Я поселился на Долгоруковской, против Никольской церкви. Мой квартирный хозяин, уже немолодой студент-юрист, женат был на племяннице писателя А. А. Потехина. В первый вечер на новоселье я рано лег, почитал в постели и крепко уснул. Просыпаюсь от страшного стука и не могу понять, где стучат. Может быть, кто-нибудь из жильцов стучится с черного хода? Вдруг дверь моя шумно растворяется, влетает огромный усач-пристав и прямо ко мне: "Что вы, или не слышите?" -- "Виноват, я не знал, что стучат ко мне, а дверь не заперта". Пристав схватил с моего ночного столика книгу, начал ее перелистывать и трясти. Потом осмотрел комод и комнату. -- "Вы студент?" -- "Да". Пристав поставил к дверям солдата с ружьем и вышел. Светало. Солдат курил, опустив ружье. -- "Нельзя ли, братец, мне встать?" Солдат передал просьбу по начальству. -- "Можно". Одевшись, я перешел в столовую. Там валялись узлы и чемоданы двух жильцов, подлежавших аресту, но успевших скрыться. Меня обыскали просто за компанию. Хозяйка хлопотала у самовара. Пристав с помощником составили протокол; им предложили чаю. Выпил стакан и я. Полицейские жаловались на тяжесть службы. Добродушный помощник пристава приглашал меня "для безопасности" снять комнату у него.

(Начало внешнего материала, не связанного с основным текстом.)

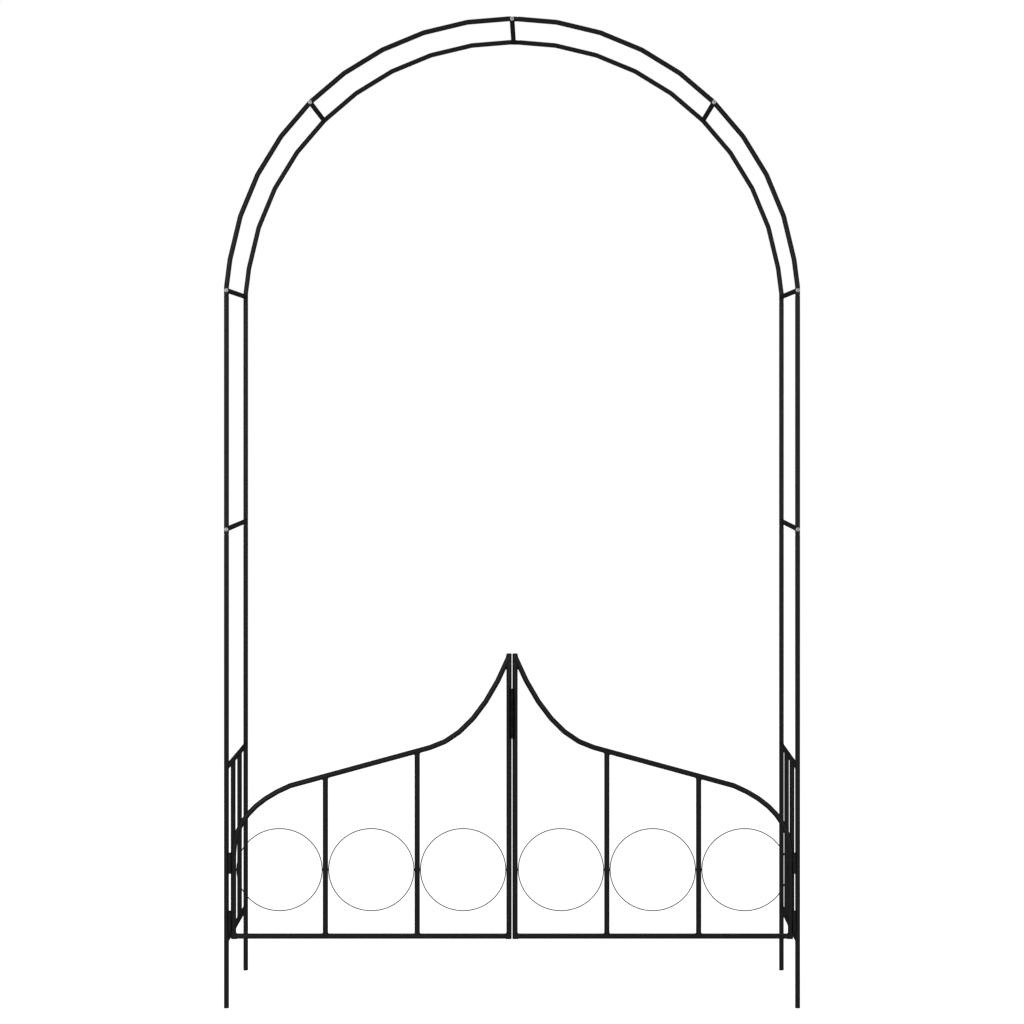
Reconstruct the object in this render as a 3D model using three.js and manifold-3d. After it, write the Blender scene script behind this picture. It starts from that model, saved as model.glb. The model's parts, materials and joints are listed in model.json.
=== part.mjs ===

Как-то вечером, гуляя по Долгоруковской, услыхал я шум. Городовой с книгой вел в участок молодого парня; любопытная толпа теснилась вокруг плачущей толстой женщины. "Охота была связываться со старухой", -- заметил я. Маленькая корявая старушонка самодовольно засмеялась: "И, батюшка: со старушкой-то теплее!"
Алфераки уехал в Ямбург: он за японский поход получил Станислава 3-й степени и поступил на действительную службу прапорщиком в Царицынский пехотный полк. Его заменил Юрий Сидоров, юноша с желтым египетским профилем, студент-филолог. Он скоро сделался моим лучшим другом. Изредка появлялся у меня еще один товарищ по факультету, философ-заика, автор афоризма: "Реви, реви ветер, ты отнимешь у меня все приятное". Все мы, бывая в "Праге" и "Петергофе", часто встречали В. О. Ключевского. Обыкновенно он сиживал за вином в обществе двух-трех приятелей. Мы всегда ему почтительно кланялись.
Управляющий Нижегородской Удельной конторой Кузьмин-Караваев давно страдал сахарной болезнью. Весной он взял отпуск и выехал на Кавказ. В Казани, гуляя проездом, почувствовал себя дурно, вбежал в аптеку Грахе и умер. Посланный за телом чиновник не нашел на покойнике ни запонок, ни часов. Хоронили Кузьмина-Караваева в Нижнем в Крестовоздвиженском монастыре. За гробом шел губернатор Шрамченко, веселый седой красавец, следом телохранитель-черкес, увешанный оружием.